5 原判決六枚目裏八行目の「五一二万五二五七円」を「六九〇万〇七二二円」に改め、同九行目から同七枚目表三行目までを、次のとおり改める。
「原審及び当審における控訴人本人尋問の結果によると、控訴人は高等学校在学中から将来保母になることを希望し、平成五年四月岡崎女子短期大学幼児教育科に入学したが、友人から左眼瞼の腫れを指摘された外は、自己の抱いている漠然とした不安を除けば、進学に当たっても、将来の就職に対しても、別段不利益となるような経験をしていないことが認められ、右認定を覆すに足りる証拠はない。
ところで、顔面醜状については、それ自体身体の労働機能に影響を及ぼすものではないから、一般的には労働能力の喪失をきたすものではないといいうるが、とりわけそれが女子の場合には、当該醜状の程度、年齢、希望する職業との賃金格差、事故前後における稼働状況の差異等により、場合によっては顔面醜状それ自体による逸失利益が認められる場合が想定されないではない。しかしながら、本件の場合は、控訴人の希望する職業、不利益の現実化の程度等からすると、未だ逸失利益を認める案件ではないというべきであって、その蒙る不利益は、前示のとおり、慰謝料によって補完すべきものである。」
6 原判決七枚目表五行目の「一八歳から六七歳」を「前記短大卒業後、二〇歳から六七歳」に、同七行目の「平成三年版」から同九行目の「一八二万九九〇〇円」までを「平成三年賃金センサス全国産業計、企業規模計、高専・短大卒二〇歳ないし二四歳の女子労働者平均給与の年額二六四万二九〇〇円」にそれぞれ改め、同末行を、次のとおり改める。
「2,642,900×0.14×(26.5952−7.9449)
≒6,900,722」
7 原判決七枚目裏一行目の「六〇万円」を「七五万円」に、同五行目の「一七八一万五九五七」を「一九七八万八四二二円」にそれぞれ改め、同七行目から同九行目までを削り、同八枚目表二、三行目の「六二七万五九五七円」を「八二四万八四二二円」に改める。

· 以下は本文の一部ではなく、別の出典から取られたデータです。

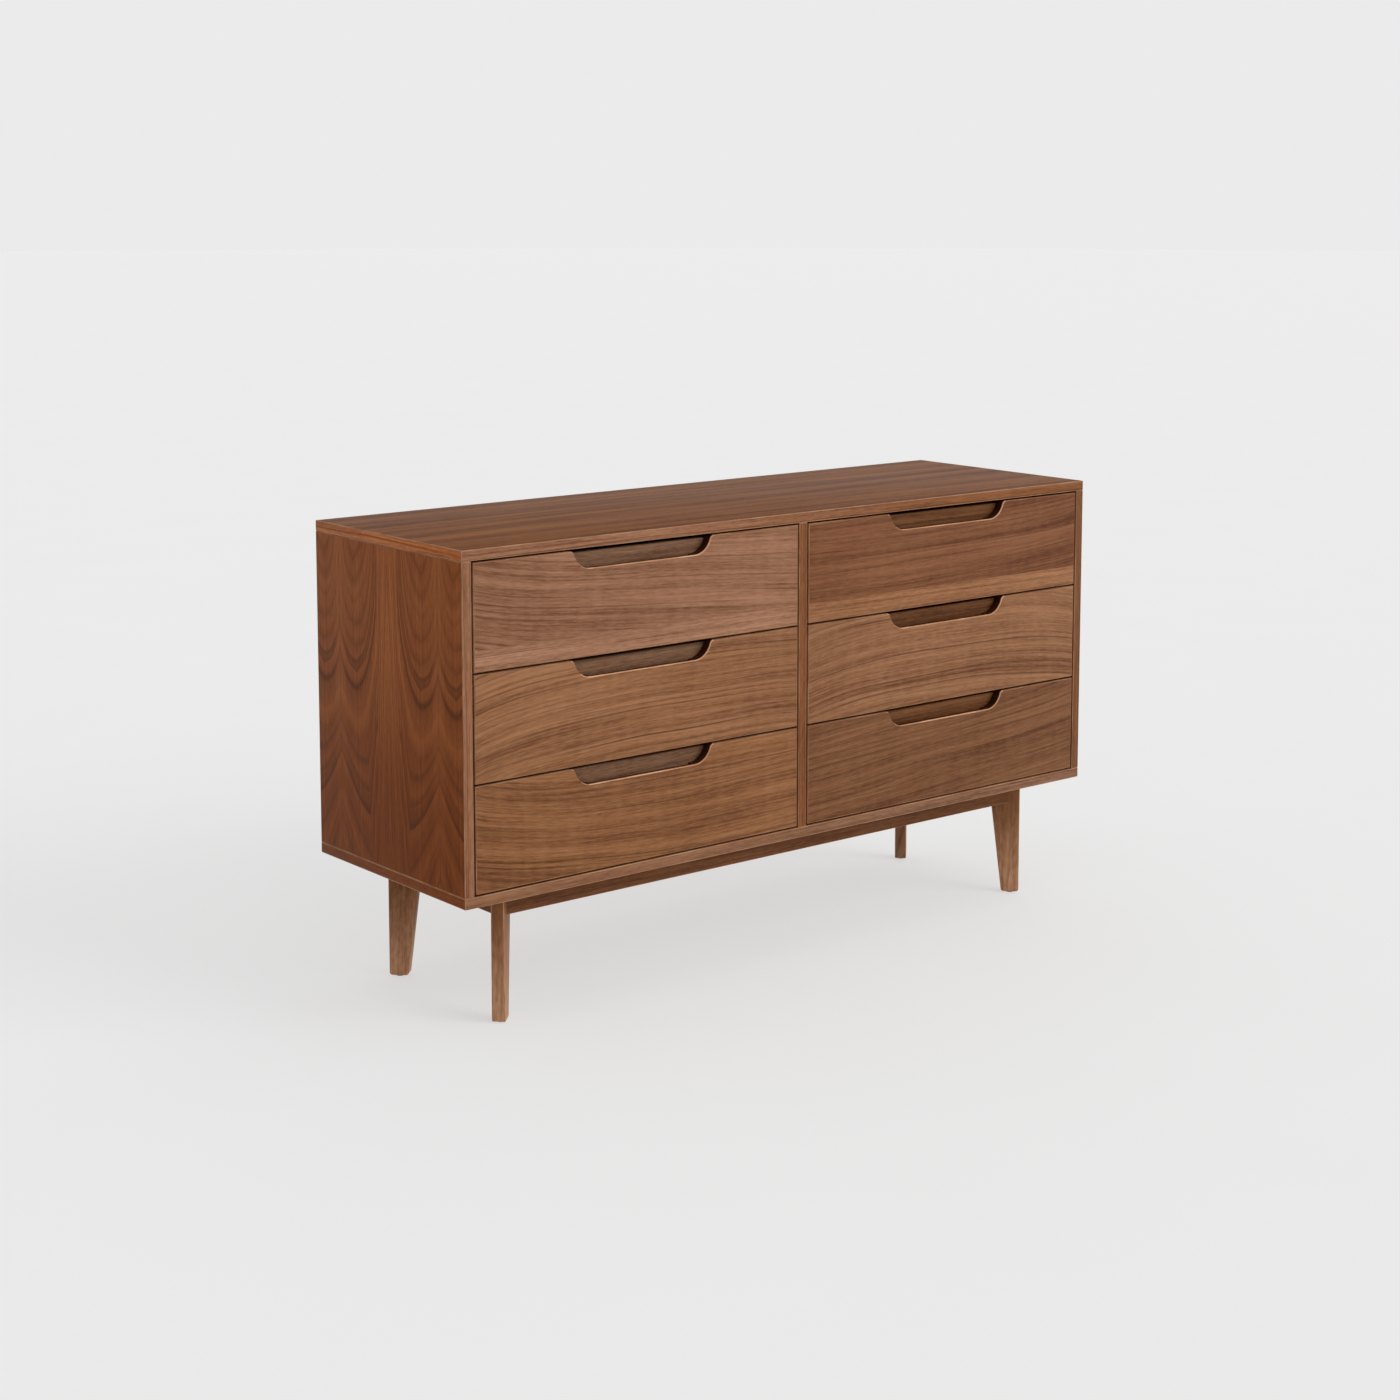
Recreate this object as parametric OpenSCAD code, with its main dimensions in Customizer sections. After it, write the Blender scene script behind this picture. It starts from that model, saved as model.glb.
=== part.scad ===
// Low dresser with drawers in two columns, on a base of tapered corner boards.
// +Z is up and the drawer fronts face -Y. The origin is on the floor, under the middle of the case.
// All sizes are in millimetres.

/* [Case] */
// Width of the case, end to end
case_w = 1400; // [1160:10:1680]
// Depth of the case, front edge to rear edge
case_d = 440; // [366:2:528]
// Height of the case, underside to top
case_h = 570; // [475:5:684]
// Thickness of the top, bottom, end and divider panels
panel_t = 18; // [15:0.2:21.6]
// Thickness of the back panel
back_t = 5; // [4:0.5:6]
// Rear edge of the case to the rear of the back panel
back_inset = 10; // [8:1:16]
// Depth of the groove that holds the back panel
back_groove = 6; // [5:0.2:7.2]

/* [Base] */
// Height of the base, floor to the underside of the case
base_h = 220; // [182:2:264]
// Thickness of a leg board
leg_t = 22; // [18:0.2:26.4]
// Width of a leg board beside the rails
leg_top_w = 54; // [45:1:65]
// Width of a leg board at the foot
leg_foot_w = 33; // [27:1:40]
// Radius of the two corners of a foot
leg_foot_r = 5; // [3:0.5:8]
// End of the case to the outer edge of a leg
leg_inset_x = 99; // [82:1:119]
// Front or rear of the case to the outer edge of a leg
leg_inset_y = 57; // [47:1:69]
// Height of the rails
rail_h = 45; // [40:1:54]
// Thickness of the rails
rail_t = 22; // [18:0.2:26.4]
// Outer edge of a leg to the outer face of a rail
rail_setback = 8; // [6:1:10]
// Diameter of a foot glide
glide_d = 16; // [13:1:20]
// Height of a foot glide below the leg
glide_h = 2; // [1.5:0.5:3]

/* [Drawers] */
// Gap round each drawer front
front_gap = 3; // [2:0.2:3.6]
// Thickness of the drawer fronts
front_t = 18; // [15:0.2:21.6]
// Width of the finger pull's floor, between its two round corners
pull_floor_w = 214; // [178:1:256]
// Depth of the finger pull, below the top of the front
pull_h = 30; // [25:1:34]
// Radius of the lower corners of the finger pull
pull_r = 34; // [28:1:40]
// Radius where the finger pull turns over to meet the top of the front
pull_flare = 8; // [5:0.5:10]
// Thickness of the lip that the fingers hook behind
lip_t = 9; // [7:0.5:11]
// Depth of the finger groove behind the lip
hook_h = 8; // [6:0.5:10]
// Thickness of the sides, front and back of a drawer box
box_t = 12; // [10:0.2:14.4]
// Top of the drawer front to the top of its box
box_below_top = 5; // [4:0.5:8]
// Bottom of the drawer front to the bottom of its box
box_above_bottom = 15; // [12:1:18]
// Space left behind a closed drawer box
box_rear_gap = 27; // [22:1:33]
// Thickness of the drawer bottoms
bottom_t = 6; // [5:0.5:7]
// Bottom of the box to the underside of the drawer bottom
bottom_up = 10; // [8:1:13]
// Depth of the groove that holds the drawer bottom
bottom_groove = 6; // [5:0.2:7.2]

/* [Runners] */
// Space between a drawer box and the panel beside it, filled by a runner
runner_gap = 13; // [12.5:0.5:16]
// Height of the outer runner member, fixed to the case
runner_h = 45; // [40:1:54]
// Bottom of the drawer box to the middle of the runner
runner_up = 62; // [52:1:70]
// Thickness of the runner steel
runner_steel = 1.5; // [1.2:0.1:1.8]
// Height that the bearing balls need above and below the inner member
runner_ball = 4; // [3:0.2:4.8]
// Rear of a closed drawer front to the front of its runners
runner_set = 2; // [1:0.5:4]
// Step between the standard runner lengths
runner_step = 50; // [50:50:100]

/* [Joinery] */
// Diameter of the dowels
dowel_d = 8; // [6:0.5:9.6]
// Length of the dowels
dowel_l = 30; // [26:1:36]
// Part of a dowel that sits in a panel face or in a leg
dowel_in = 10; // [8:0.5:12]
// Middle of an outer dowel to the front or rear of the case
dowel_edge = 50; // [42:1:60]
// Height between the two dowels at a rail end
dowel_pitch = 20; // [17:1:24]
// Diameter of a base screw
screw_d = 4; // [3.5:0.5:5]
// Diameter of the head of a base screw
screw_head_d = 9; // [8:0.5:11]
// Height of the head of a base screw
screw_head_h = 3; // [2.5:0.5:4]
// Part of a base screw that sits in the bottom panel
screw_in = 13; // [10:0.5:13.5]
// Wood left above the counterbore that hides the screw head
screw_wood = 20; // [16:1:24]
// Outer edge of a leg to the nearest screw along a front or back rail
screw_edge = 120; // [100:5:144]

/* [Hidden] */
$fn = 48;
eps = 1;            // how far a cut runs past the face it opens
play = 0.3;         // play of a panel in its groove
hole_play = 0.1;    // gap all round a dowel or a screw in its hole
hole_end = 1;       // space past the end of a dowel or a screw
columns = 2;
rows = 3;
walnut = "#8a5f45";
walnut_end = "#7a4a33";
walnut_legs = "#6f4a30";
walnut_box = "#6b5340";
ply = "#b08d62";
beech = "#c9a878";
steel = "#a9abad";
nylon = "#3a2c22";

case_z = base_h;
front_y = -case_d / 2;
inner_h = case_h - 2 * panel_t;
inner_w = case_w - 2 * panel_t;
bay_w = (inner_w - panel_t) / columns;
back_front_y = case_d / 2 - back_inset - back_t;

front_w = bay_w - 2 * front_gap;
front_h = (inner_h - (rows + 1) * front_gap) / rows;
row_pitch = front_h + front_gap;
box_w = bay_w - 2 * runner_gap;
box_h = front_h - box_below_top - box_above_bottom;
box_d = back_front_y - box_rear_gap - front_y - front_t;
box_inner_w = box_w - 2 * box_t;
// End of the finger pull's floor to the middle of its flare, along X
pull_turn_x = sqrt(pow(pull_r + pull_flare, 2) - pow(pull_r - pull_h + pull_flare, 2));
runner_l = runner_step * floor((box_d - runner_set) / runner_step);
runner_inner_h = runner_h - 2 * runner_steel - 2 * runner_ball;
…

二したがって、控訴人の被控訴人に対する本訴請求は、本件事故による損害賠償として金八二四万八四二二円及びこれに対する本件事故の日である昭和六一年一月一日より支払いずみまで民法所定年五分の割合による遅延損害金の支払いを求める限度で、正当としてこれを認容し、その余を失当として棄却すべきである。
よって、一部これと異なる原判決を右の趣旨に変更し、訴訟費用の負担について民訴法九六条前段、九二条本文、八九条を、仮執行の宣言について同法一九六条一項をそれぞれ適用して、主文のとおり判決する。